Obama’s America! would be a great title.
Anyway, isn't the term "dystopia" getting a little overused? Never heard Atlas Shrugged referred to as a "dystopia" til now.
Will all the idiots who voted for this put the blame where it belongs?
Socialisms muscle has flexed in Detroit.
The Detroit suburbs who are doing well could start annexing parts of Detroit, at least the uninhabited ones.
She saw through them.
I always found the Starnsville chapter to be frightening.
For example, when the older woman needed an operation but was murdered so that ration of health care could be given to someone else. Death panels anyone?

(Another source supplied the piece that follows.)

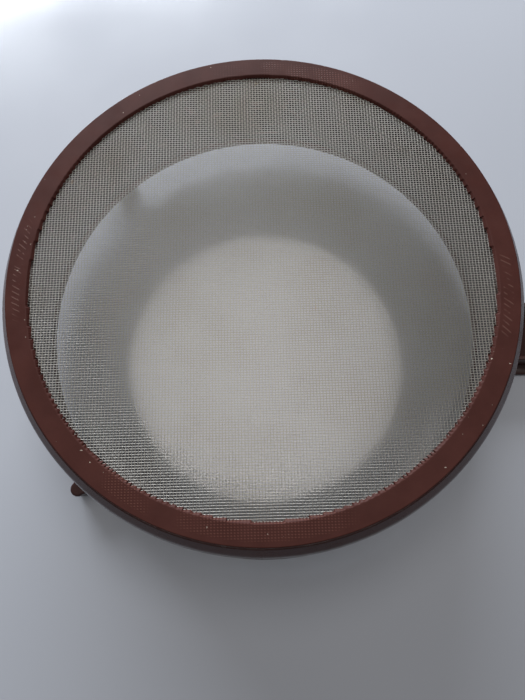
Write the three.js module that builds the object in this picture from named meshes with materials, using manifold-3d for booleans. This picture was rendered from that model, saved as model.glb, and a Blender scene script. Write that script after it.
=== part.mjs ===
// Double sieve strainer: a drum sieve with a coarse wire mesh on its upper end, standing in
// a ring sieve with a fine wire mesh. The ring sieve carries a handle and two rest lugs.
// Millimetres, +Z up, the strainer stands on z = 0 with its coarse mesh facing up.
import * as THREE from 'three';
import * as BufferGeometryUtils from 'three/addons/utils/BufferGeometryUtils.js';
import Module from 'manifold-3d';

const wasm = await Module();
wasm.setup();

// ---- driving dimensions -------------------------------------------------------------
const totalHeight = 96;
const roundSteps = 72;
const gap = 0.3; // clearance between two pieces that touch on the real object

// rings that clamp the wire meshes
const coarseRingOuter = 120;
const coarseRingInner = 109.2;
const clampThickness = 1.7;
const meshThickness = 0.6;
const flangeThickness = 2;
const edgeChamfer = 0.5;

// drum of the coarse sieve
const drumWall = 2.4;
const drumFootOuter = 132.6;
const drumMiddleOuter = 127.2;
const drumShoulderOuter = 126;
const drumShoulderDrop = 12;
const drumMiddleDrop = 24;
const drumNeckOuter = 121;

// ring frame of the fine sieve
const ringLift = 9.5; // height of its underside above the surface that the lugs stand on
const ringInner = 129.5;
const ringOuter = 135.6;
const upstandWall = 1.6;
const upstandTop = 20.5;

// handle
const handleHeight = 18;
const handleReach = 112;
const handleRootWidth = 38;
const handleTipWidth = 30;
const handlePlate = 3;
const handleSideWall = 2.6;
const handleFlange = 6; // how far the plate reaches out on both sides of the side walls
const hangHoleRadius = 5.5;
const hangHoleInset = 18;
const hangHoleWall = 2.6;
const hangHoleTop = 9;

// rest lugs
const lugAngleDegrees = 135.5;
const lugHeight = 15;
const lugTipRadius = 4.3;
const lugTipCentre = 145.5;
const lugRootHalfWidth = 8.7;
const lugBevel = 0.8;

// The origin is under the middle of the whole strainer's footprint, so the drum's axis lies
// to the -X side of it by half of what the handle reaches past the ring.
const axisX = -(handleReach) / 2;

// ---- materials ----------------------------------------------------------------------
const brownPlastic = () => new THREE.MeshStandardMaterial({
  color: 0x4a2a26,
  roughness: 0.42,
  metalness: 0,
});
const steelWire = () => new THREE.MeshStandardMaterial({
  color: 0xb4b0a4,
  roughness: 0.4,
  metalness: 0.9,
});

// ---- helpers ------------------------------------------------------------------------
const strainer = new THREE.Group();
strainer.position.x = axisX;

function addPiece(name, geometry, material) {
  const mesh = new THREE.Mesh(geometry, material);
  mesh.name = name;
  strainer.add(mesh);
  return mesh;
}

// A ring turned about the drum's axis from a closed [radius, height] outline. LatheGeometry's
// faces point out when the outline runs anticlockwise in the radius-height plane.
function turned(outline) {
  const points = outline.map(([radius, height]) => new THREE.Vector2(radius, height));
  points.push(points[0].clone());
  const geometry = new THREE.LatheGeometry(points, roundSteps);
  geometry.rotateX(Math.PI / 2);
  return geometry;
}

// A flat ring with its two upper edges chamfered.
function flatRing(inner, outer, bottom, top) {
  return turned([
    [inner, bottom],
    [outer, bottom],
    [outer, top - edgeChamfer],
    [outer - edgeChamfer, top],
    [inner + edgeChamfer, top],
    [inner, top - edgeChamfer],
  ]);
}

function disc(radius, bottom, thickness) {
  const geometry = new THREE.CylinderGeometry(radius, radius, thickness, roundSteps);
  geometry.rotateX(Math.PI / 2);
  geometry.translate(0, 0, bottom + thickness / 2);
  return geometry;
}

function toSolid(geometry) {
  const bare = geometry.clone();
  bare.deleteAttribute('normal');
  bare.deleteAttribute('uv');
  const merged = BufferGeometryUtils.mergeVertices(bare, 1e-4);
  return new wasm.Manifold(new wasm.Mesh({
    numProp: 3,
    vertProperties: new Float32Array(merged.attributes.position.array),
    triVerts: new Uint32Array(merged.index.array),
  }));
}

function toGeometry(solid) {
  const mesh = solid.getMesh();
  const geometry = new THREE.BufferGeometry();
  geometry.setAttribute('position', new THREE.BufferAttribute(mesh.vertProperties, 3));
  geometry.setIndex(new THREE.BufferAttribute(mesh.triVerts, 1));
  return geometry;
}

// ---- fine sieve: ring frame, mesh and clamp ring ----------------------------------------
const fineFlangeTop = ringLift + flangeThickness;
const fineMeshBottom = fineFlangeTop + gap;
const fineClampBottom = fineMeshBottom + meshThickness + gap;
const fineClampTop = fineClampBottom + clampThickness;
const upstandInner = ringOuter - upstandWall;
const fineMeshRadius = upstandInner - 2;

addPiece('fine_ring_frame', turned([
  [ringInner, ringLift],
  [ringOuter - edgeChamfer, ringLift],
  [ringOuter, ringLift + edgeChamfer],
  [ringOuter, upstandTop - edgeChamfer],
  [ringOuter - edgeChamfer, upstandTop],
  [upstandInner, upstandTop],
  [upstandInner, fineFlangeTop],
  [ringInner, fineFlangeTop],
]), brownPlastic());

addPiece('fine_mesh', disc(fineMeshRadius, fineMeshBottom, meshThickness), steelWire());

addPiece(
  'fine_clamp_ring',
  flatRing(ringInner, upstandInner - gap, fineClampBottom, fineClampTop),
  brownPlastic(),
);

// ---- coarse sieve: drum, mesh and clamp ring --------------------------------------------
const coarseClampBottom = totalHeight - clampThickness;
const coarseMeshBottom = coarseClampBottom - gap - meshThickness;
const drumTop = coarseMeshBottom - gap;
const drumFlangeBottom = drumTop - flangeThickness;
const drumFoot = fineClampTop + gap;
const shoulderHeight = totalHeight - drumShoulderDrop;
const middleHeight = totalHeight - drumMiddleDrop;
const shoulderMidOuter = drumShoulderOuter - 1.4;
const shoulderMidHeight = shoulderHeight + 5;

addPiece('coarse_drum', turned([
  [drumFootOuter - drumWall, drumFoot],
  [drumFootOuter, drumFoot],
  [drumMiddleOuter, middleHeight],
  [drumShoulderOuter, shoulderHeight],
  [shoulderMidOuter, shoulderMidHeight],
  [drumNeckOuter, drumTop - edgeChamfer],
  [drumNeckOuter - edgeChamfer, drumTop],
  [coarseRingInner, drumTop],
  [coarseRingInner, drumFlangeBottom],
  [drumNeckOuter - drumWall, drumFlangeBottom],
  [shoulderMidOuter - drumWall, shoulderMidHeight - 1],
  [drumShoulderOuter - drumWall, shoulderHeight - 1],
  [drumMiddleOuter - drumWall, middleHeight],
]), brownPlastic());

addPiece(
  'coarse_mesh',
  disc(coarseRingOuter - 2, coarseMeshBottom, meshThickness),
  steelWire(),
);

addPiece(
  'coarse_clamp_ring',
  flatRing(coarseRingInner, coarseRingOuter, coarseClampBottom, totalHeight),
  brownPlastic(),
);

// ---- handle: a tapering trough on a wider plate, with a hang hole ---------------------------
// The outline's root follows the ring, and its free end is a half circle.
function handleOutline(inset, rootInset = inset) {
  const rootRadius = ringOuter + gap + rootInset;
  const halfRoot = handleRootWidth / 2 - inset;
  const halfTip = handleTipWidth / 2 - inset;
  const tipCentre = ringOuter + handleReach - handleFlange - handleTipWidth / 2;
  const rootAngle = Math.asin(halfRoot / rootRadius);
  const shape = new THREE.Shape();
  shape.moveTo(rootRadius * Math.cos(rootAngle), -halfRoot);
  shape.lineTo(tipCentre, -halfTip);
  shape.absarc(tipCentre, 0, halfTip, -Math.PI / 2, Math.PI / 2, false);
  shape.lineTo(rootRadius * Math.cos(rootAngle), halfRoot);
  shape.absarc(0, 0, rootRadius, rootAngle, -rootAngle, true);
  return shape;
}

function extruded(shape, bottom, top, curveSegments = 10) {
  const geometry = new THREE.ExtrudeGeometry(shape, {
    depth: top - bottom,
    bevelEnabled: false,
    curveSegments,
  });
  geometry.translate(0, 0, bottom);
  return geometry;
}

function upright(radius, centreX, bottom, top) {
  const geometry = new THREE.CylinderGeometry(radius, radius, top - bottom, 24);
  geometry.rotateX(Math.PI / 2);
  geometry.translate(centreX, 0, (bottom + top) / 2);
  return geometry;
}

function makeHandle() {
  const holeX = ringOuter + handleReach - hangHoleInset;
  const plate = toSolid(extruded(handleOutline(-handleFlange, 0), 0, handlePlate));
  const walls = toSolid(extruded(handleOutline(0), 0, handleHeight));
  const holeWall = toSolid(upright(hangHoleRadius + hangHoleWall, holeX, 0, hangHoleTop));
  const trough = toSolid(extruded(handleOutline(handleSideWall), handlePlate, handleHeight + 1))
    .subtract(holeWall);
  const hangHole = toSolid(upright(hangHoleRadius, holeX, -1, handleHeight + 1));
  return toGeometry(plate.add(walls).subtract(trough).subtract(hangHole));
}

addPiece('handle', makeHandle(), brownPlastic());

// ---- rest lugs: rounded wedges on the far side from the handle ----------------------------
function lugGeometry() {
  const rootRadius = ringOuter + gap + lugBevel;
  const halfRoot = lugRootHalfWidth - lugBevel;
  const tipRadius = lugTipRadius - lugBevel;
  const rootAngle = Math.asin(halfRoot / rootRadius);
  const shape = new THREE.Shape();
  shape.moveTo(rootRadius * Math.cos(rootAngle), -halfRoot);
  shape.lineTo(lugTipCentre, -tipRadius);
  shape.absarc(lugTipCentre, 0, tipRadius, -Math.PI / 2, Math.PI / 2, false);
  shape.lineTo(rootRadius * Math.cos(rootAngle), halfRoot);
  const geometry = new THREE.ExtrudeGeometry(shape, {
    depth: lugHeight - 2 * lugBevel,
    bevelThickness: lugBevel,
    bevelSize: lugBevel,
    bevelSegments: 2,
    curveSegments: 6,
  });
  geometry.translate(0, 0, lugBevel);
  return geometry;
}

for (const [side, sign] of [['left', 1], ['right', -1]]) {
  const lug = addPiece(`rest_lug_${side}`, lugGeometry(), brownPlastic());
  lug.rotation.z = sign * THREE.MathUtils.degToRad(lugAngleDegrees);
}

export default strainer;
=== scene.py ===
import math

import bpy
import numpy as np
from mathutils import Matrix, Vector


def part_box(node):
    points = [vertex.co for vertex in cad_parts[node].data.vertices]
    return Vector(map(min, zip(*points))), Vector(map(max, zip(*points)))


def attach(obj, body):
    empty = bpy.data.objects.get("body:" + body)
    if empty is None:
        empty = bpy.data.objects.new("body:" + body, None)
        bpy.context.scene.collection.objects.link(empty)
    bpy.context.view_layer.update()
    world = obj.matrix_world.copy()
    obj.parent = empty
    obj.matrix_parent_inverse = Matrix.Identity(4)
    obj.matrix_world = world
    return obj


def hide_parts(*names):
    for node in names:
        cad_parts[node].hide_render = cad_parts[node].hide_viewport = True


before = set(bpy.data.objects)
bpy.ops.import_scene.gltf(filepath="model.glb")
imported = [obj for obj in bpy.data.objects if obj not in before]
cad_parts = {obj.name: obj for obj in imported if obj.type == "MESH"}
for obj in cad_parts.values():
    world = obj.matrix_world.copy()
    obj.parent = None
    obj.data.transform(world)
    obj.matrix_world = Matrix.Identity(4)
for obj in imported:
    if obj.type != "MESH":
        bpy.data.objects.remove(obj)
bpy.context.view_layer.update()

MM = 0.001
COARSE, FINE = "coarse_sieve", "fine_sieve"

# ---- measures taken from the frame ---------------------------------------------------
clamp_low, clamp_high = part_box("coarse_clamp_ring")
drum_low, drum_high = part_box("coarse_drum")
cloth_low, cloth_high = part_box("coarse_mesh")
base_low, base_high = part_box("fine_ring_frame")
base_clamp_low, base_clamp_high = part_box("fine_clamp_ring")
base_cloth_low, base_cloth_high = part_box("fine_mesh")
handle_low, handle_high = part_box("handle")
_, lug_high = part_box("rest_lug_left")

AXIS = (clamp_low.x + clamp_high.x) / 2
RING_OUTER = (clamp_high.x - clamp_low.x) / 2
DRUM_FOOT_OUTER = (drum_high.x - drum_low.x) / 2
BASE_OUTER = (base_high.x - base_low.x) / 2
BASE_CLAMP_OUTER = (base_clamp_high.x - base_clamp_low.x) / 2
TOP = clamp_high.z

# ---- measures that the frame's boxes don't give ------------------------------------------
RING_INNER = 109.2 * MM
BASE_INNER = 129.5 * MM

# drum, in millimetres: outer radii with how far they lie below the top
DRUM_WALL = 2.4
DRUM_MIDDLE, DRUM_MIDDLE_DROP = 127.2, 24
DRUM_SHOULDER, DRUM_SHOULDER_DROP = 126.0, 12
DRUM_TURN, DRUM_TURN_DROP = 124.6, 7
DRUM_NECK = 121.0
FLANGE_THICKNESS = 2

# ring frame, handle and lugs, in millimetres
UPSTAND_WALL = 1.6
MOULDED_OVERLAP = 0.6  # how far the handle and the lugs run into the ring that they grow from
HANDLE_PLATE = 3.0
HANDLE_WALL = 2.6
HANDLE_FLANGE = 6.0
HANDLE_HALF_TIP = 15.0
HOLE_INSET, HOLE_RADIUS = 18.0, 5.5
BOSS_WALL, BOSS_TOP = 2.6, 9.0
LUG_DEGREES = 135.5
LUG_HALF_ROOT = 8.7
LUG_TIP_CENTRE, LUG_TIP_RADIUS = 145.5, 4.3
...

Thanks for the ping, to read in the A.M.
The liberal rush to the lowest common denominator - it’s already eating the substance of other American cities governed by democrats.
You can’t fix stupid.
It’s one of the most frightening - and prophetic - chapters in the book. And then when they go searching for Starnes’ daughter and find her and Dagny thinks to herself, “Remember this woman’s face. This is the face of evil,” as she was nattering on about her failed utopia. That was one of the chapters that made me start cutting “friends” who espouse this crap out of my life. If they believe in socialism, they are evil. Bottom line.
In the book a copper producing industrialist creates a severe shortage of copper after he blows up the assets of his own company. Lots of copper goes missing in the book!